▶ **Task instructions**: Isolate every line in the data with the string "imported" and copy it.

▶ **Data to use**:
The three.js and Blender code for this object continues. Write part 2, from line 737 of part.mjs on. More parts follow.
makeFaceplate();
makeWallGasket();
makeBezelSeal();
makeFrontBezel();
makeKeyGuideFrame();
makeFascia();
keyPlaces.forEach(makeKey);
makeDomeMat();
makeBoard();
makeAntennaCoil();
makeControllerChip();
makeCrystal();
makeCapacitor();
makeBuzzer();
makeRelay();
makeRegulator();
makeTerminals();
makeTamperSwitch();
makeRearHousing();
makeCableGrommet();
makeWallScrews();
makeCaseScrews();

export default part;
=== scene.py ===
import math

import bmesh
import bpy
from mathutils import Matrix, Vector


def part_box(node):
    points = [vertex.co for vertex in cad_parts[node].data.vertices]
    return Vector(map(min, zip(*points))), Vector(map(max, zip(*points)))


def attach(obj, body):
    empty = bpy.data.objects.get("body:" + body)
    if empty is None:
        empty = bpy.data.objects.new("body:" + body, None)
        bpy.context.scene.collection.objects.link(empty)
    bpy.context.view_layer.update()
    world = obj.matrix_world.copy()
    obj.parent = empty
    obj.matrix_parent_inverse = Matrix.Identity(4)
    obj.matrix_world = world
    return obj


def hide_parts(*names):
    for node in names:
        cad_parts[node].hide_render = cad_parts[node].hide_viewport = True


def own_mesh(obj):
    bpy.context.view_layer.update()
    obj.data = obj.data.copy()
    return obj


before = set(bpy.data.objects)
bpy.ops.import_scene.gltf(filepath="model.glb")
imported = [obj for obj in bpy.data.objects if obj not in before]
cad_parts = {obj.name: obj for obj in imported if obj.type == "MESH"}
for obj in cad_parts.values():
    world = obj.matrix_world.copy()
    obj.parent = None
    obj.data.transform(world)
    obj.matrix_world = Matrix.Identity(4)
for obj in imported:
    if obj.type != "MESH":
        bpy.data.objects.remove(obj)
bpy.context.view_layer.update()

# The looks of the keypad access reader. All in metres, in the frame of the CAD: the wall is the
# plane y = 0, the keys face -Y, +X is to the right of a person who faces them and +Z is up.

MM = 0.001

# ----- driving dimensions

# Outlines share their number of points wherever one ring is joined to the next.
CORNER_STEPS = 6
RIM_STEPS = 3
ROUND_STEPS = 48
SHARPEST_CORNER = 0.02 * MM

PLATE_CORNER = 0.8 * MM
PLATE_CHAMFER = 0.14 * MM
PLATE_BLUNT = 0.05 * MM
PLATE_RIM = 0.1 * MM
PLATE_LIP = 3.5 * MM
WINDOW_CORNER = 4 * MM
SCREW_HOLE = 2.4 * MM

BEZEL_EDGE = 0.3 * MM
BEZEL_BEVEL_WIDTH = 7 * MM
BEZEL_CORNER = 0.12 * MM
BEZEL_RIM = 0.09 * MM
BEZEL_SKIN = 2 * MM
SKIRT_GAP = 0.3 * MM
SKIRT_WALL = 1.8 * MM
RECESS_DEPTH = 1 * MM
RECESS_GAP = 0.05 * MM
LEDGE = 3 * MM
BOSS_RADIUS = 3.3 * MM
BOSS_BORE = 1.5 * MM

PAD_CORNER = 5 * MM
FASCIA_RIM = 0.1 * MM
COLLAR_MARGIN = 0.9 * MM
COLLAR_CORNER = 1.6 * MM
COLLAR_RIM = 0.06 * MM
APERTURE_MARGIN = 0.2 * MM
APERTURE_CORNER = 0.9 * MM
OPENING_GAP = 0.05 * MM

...

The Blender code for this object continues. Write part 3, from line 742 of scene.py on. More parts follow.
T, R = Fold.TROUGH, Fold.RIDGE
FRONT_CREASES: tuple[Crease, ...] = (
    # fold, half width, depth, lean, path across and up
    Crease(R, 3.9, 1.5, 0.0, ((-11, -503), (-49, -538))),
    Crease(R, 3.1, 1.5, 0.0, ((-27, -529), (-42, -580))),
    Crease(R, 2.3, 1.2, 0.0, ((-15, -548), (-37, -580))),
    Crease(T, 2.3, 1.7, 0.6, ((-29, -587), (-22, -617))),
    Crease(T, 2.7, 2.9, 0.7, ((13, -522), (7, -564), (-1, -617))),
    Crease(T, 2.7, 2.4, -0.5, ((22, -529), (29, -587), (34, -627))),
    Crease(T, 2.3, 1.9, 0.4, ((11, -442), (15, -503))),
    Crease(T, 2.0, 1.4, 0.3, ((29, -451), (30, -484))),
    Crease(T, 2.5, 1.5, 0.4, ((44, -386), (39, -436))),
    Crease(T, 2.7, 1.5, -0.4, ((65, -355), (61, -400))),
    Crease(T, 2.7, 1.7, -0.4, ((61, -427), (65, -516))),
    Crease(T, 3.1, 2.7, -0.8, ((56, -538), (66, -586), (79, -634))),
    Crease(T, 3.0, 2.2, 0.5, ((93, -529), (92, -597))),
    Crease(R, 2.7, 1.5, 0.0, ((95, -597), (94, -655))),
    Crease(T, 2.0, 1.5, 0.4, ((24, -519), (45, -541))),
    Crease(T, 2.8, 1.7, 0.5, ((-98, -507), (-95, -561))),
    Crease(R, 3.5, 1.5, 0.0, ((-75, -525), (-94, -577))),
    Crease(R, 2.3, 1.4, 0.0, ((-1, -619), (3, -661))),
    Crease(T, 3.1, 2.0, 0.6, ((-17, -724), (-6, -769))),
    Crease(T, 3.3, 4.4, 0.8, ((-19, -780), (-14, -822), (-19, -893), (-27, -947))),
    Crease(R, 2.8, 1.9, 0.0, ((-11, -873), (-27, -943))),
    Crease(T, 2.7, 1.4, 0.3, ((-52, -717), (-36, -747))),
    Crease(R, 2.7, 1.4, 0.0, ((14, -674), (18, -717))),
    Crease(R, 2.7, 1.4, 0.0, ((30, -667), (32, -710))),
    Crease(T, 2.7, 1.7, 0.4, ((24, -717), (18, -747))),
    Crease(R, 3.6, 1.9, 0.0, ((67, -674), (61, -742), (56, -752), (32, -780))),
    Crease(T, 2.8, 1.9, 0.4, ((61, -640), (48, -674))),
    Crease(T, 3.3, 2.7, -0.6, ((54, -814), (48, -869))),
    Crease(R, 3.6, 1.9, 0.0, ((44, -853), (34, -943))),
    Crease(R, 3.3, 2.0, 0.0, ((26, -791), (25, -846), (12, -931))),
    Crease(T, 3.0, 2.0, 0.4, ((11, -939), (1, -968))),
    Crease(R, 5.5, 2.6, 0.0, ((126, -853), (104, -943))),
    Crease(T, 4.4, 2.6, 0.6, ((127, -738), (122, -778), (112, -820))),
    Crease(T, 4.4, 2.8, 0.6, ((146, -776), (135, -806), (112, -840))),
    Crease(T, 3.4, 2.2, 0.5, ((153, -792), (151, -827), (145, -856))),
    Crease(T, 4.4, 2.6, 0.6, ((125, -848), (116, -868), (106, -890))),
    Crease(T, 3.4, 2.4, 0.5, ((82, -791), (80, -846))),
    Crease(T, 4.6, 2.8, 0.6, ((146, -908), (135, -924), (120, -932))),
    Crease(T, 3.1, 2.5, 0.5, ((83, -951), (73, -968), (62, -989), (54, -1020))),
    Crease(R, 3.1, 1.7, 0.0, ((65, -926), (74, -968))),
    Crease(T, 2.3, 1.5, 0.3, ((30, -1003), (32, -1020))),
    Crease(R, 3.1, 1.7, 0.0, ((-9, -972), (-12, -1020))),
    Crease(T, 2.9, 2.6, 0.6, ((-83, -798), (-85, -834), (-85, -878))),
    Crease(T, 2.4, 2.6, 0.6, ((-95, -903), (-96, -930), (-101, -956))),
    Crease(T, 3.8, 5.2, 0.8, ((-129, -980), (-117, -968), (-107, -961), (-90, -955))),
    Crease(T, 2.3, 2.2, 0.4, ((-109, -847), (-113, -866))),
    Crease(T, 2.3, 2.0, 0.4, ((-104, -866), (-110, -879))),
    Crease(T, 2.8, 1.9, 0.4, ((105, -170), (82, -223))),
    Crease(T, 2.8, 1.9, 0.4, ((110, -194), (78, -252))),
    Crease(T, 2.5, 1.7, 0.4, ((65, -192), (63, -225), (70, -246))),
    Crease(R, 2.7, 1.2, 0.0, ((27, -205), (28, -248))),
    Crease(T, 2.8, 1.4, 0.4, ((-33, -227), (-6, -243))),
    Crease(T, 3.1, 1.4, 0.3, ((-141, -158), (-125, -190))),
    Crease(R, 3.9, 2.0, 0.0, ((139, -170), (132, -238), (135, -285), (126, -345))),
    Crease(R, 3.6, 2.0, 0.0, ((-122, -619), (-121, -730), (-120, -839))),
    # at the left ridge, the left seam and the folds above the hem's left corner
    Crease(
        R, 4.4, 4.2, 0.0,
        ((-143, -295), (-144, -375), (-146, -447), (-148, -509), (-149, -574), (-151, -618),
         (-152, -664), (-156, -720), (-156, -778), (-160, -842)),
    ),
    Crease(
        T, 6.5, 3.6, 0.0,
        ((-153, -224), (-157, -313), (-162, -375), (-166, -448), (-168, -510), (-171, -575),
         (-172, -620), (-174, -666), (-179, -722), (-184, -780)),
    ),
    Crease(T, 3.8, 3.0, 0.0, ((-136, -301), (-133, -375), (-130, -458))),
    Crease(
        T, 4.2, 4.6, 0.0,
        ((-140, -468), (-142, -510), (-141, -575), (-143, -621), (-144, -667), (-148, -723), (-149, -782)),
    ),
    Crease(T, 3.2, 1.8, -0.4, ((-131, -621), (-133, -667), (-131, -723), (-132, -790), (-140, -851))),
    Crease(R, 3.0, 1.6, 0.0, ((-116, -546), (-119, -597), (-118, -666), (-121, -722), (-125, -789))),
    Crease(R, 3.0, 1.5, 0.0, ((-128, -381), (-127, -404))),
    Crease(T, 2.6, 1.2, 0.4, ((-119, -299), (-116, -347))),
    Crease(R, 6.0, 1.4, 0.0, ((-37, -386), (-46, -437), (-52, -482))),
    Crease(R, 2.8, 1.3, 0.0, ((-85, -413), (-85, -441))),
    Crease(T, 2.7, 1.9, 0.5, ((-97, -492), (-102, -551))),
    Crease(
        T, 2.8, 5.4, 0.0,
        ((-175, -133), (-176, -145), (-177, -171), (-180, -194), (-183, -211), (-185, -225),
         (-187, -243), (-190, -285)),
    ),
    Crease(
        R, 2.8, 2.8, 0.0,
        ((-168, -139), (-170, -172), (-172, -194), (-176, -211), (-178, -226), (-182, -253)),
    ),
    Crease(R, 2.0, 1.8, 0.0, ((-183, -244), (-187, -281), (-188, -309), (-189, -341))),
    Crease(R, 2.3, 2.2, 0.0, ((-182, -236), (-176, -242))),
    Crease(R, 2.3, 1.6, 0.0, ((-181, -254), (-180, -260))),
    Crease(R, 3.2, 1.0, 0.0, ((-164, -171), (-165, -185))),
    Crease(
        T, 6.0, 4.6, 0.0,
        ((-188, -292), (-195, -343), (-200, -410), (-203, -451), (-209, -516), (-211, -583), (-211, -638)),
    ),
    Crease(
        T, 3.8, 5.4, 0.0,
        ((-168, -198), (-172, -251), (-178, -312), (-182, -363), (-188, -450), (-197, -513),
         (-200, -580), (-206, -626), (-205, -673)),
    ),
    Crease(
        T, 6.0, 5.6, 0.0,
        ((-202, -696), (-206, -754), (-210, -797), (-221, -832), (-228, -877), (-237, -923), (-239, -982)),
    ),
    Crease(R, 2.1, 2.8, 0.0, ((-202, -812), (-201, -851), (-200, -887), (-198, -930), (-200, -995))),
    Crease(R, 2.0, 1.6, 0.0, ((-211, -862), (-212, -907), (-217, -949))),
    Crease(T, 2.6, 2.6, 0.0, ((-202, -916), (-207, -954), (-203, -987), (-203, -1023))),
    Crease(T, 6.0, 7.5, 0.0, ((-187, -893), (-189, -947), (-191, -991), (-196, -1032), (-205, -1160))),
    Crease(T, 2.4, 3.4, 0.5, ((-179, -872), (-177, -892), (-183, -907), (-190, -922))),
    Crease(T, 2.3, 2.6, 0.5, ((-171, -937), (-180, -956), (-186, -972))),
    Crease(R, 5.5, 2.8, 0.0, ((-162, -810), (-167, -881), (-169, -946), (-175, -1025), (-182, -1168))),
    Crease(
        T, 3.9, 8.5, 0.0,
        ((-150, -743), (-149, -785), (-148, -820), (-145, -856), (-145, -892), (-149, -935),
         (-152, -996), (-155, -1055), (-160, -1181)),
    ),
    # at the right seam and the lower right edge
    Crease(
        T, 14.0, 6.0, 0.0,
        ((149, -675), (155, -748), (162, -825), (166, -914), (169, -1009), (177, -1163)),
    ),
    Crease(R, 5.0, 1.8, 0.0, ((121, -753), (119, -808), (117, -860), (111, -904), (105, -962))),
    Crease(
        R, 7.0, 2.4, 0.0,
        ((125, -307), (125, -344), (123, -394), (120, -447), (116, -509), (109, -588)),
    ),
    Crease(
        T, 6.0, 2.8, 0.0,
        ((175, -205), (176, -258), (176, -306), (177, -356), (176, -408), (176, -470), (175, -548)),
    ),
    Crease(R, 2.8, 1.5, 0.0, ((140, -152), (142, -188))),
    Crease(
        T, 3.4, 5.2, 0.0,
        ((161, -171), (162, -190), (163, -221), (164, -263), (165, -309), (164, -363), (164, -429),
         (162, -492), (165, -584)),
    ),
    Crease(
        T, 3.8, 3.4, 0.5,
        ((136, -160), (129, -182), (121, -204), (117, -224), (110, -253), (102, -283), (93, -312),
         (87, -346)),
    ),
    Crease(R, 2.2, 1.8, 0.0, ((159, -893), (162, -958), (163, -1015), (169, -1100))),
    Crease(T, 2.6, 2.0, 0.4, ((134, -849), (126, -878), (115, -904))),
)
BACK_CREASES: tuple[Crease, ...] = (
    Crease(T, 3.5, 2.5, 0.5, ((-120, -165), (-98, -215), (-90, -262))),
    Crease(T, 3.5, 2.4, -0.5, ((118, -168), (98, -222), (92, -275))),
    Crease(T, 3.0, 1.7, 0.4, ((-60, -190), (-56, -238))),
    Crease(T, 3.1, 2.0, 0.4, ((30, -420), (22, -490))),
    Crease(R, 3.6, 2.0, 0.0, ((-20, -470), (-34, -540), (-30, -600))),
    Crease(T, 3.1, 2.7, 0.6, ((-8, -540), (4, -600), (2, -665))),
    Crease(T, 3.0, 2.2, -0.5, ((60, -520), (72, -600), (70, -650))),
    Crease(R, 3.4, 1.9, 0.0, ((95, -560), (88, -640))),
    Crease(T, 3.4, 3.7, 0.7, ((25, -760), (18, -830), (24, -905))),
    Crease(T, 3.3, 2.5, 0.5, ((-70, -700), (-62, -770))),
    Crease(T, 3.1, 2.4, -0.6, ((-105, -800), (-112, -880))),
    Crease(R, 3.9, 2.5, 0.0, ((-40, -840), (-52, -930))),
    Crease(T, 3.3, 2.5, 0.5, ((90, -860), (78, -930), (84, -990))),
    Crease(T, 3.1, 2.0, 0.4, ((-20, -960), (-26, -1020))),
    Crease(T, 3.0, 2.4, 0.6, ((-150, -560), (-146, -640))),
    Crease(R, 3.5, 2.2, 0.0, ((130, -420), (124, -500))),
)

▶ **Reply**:
imported = [obj for obj in bpy.data.objects if obj not in before]
cad_parts = {obj.name: obj for obj in imported if obj.type == "MESH"}
for obj in imported:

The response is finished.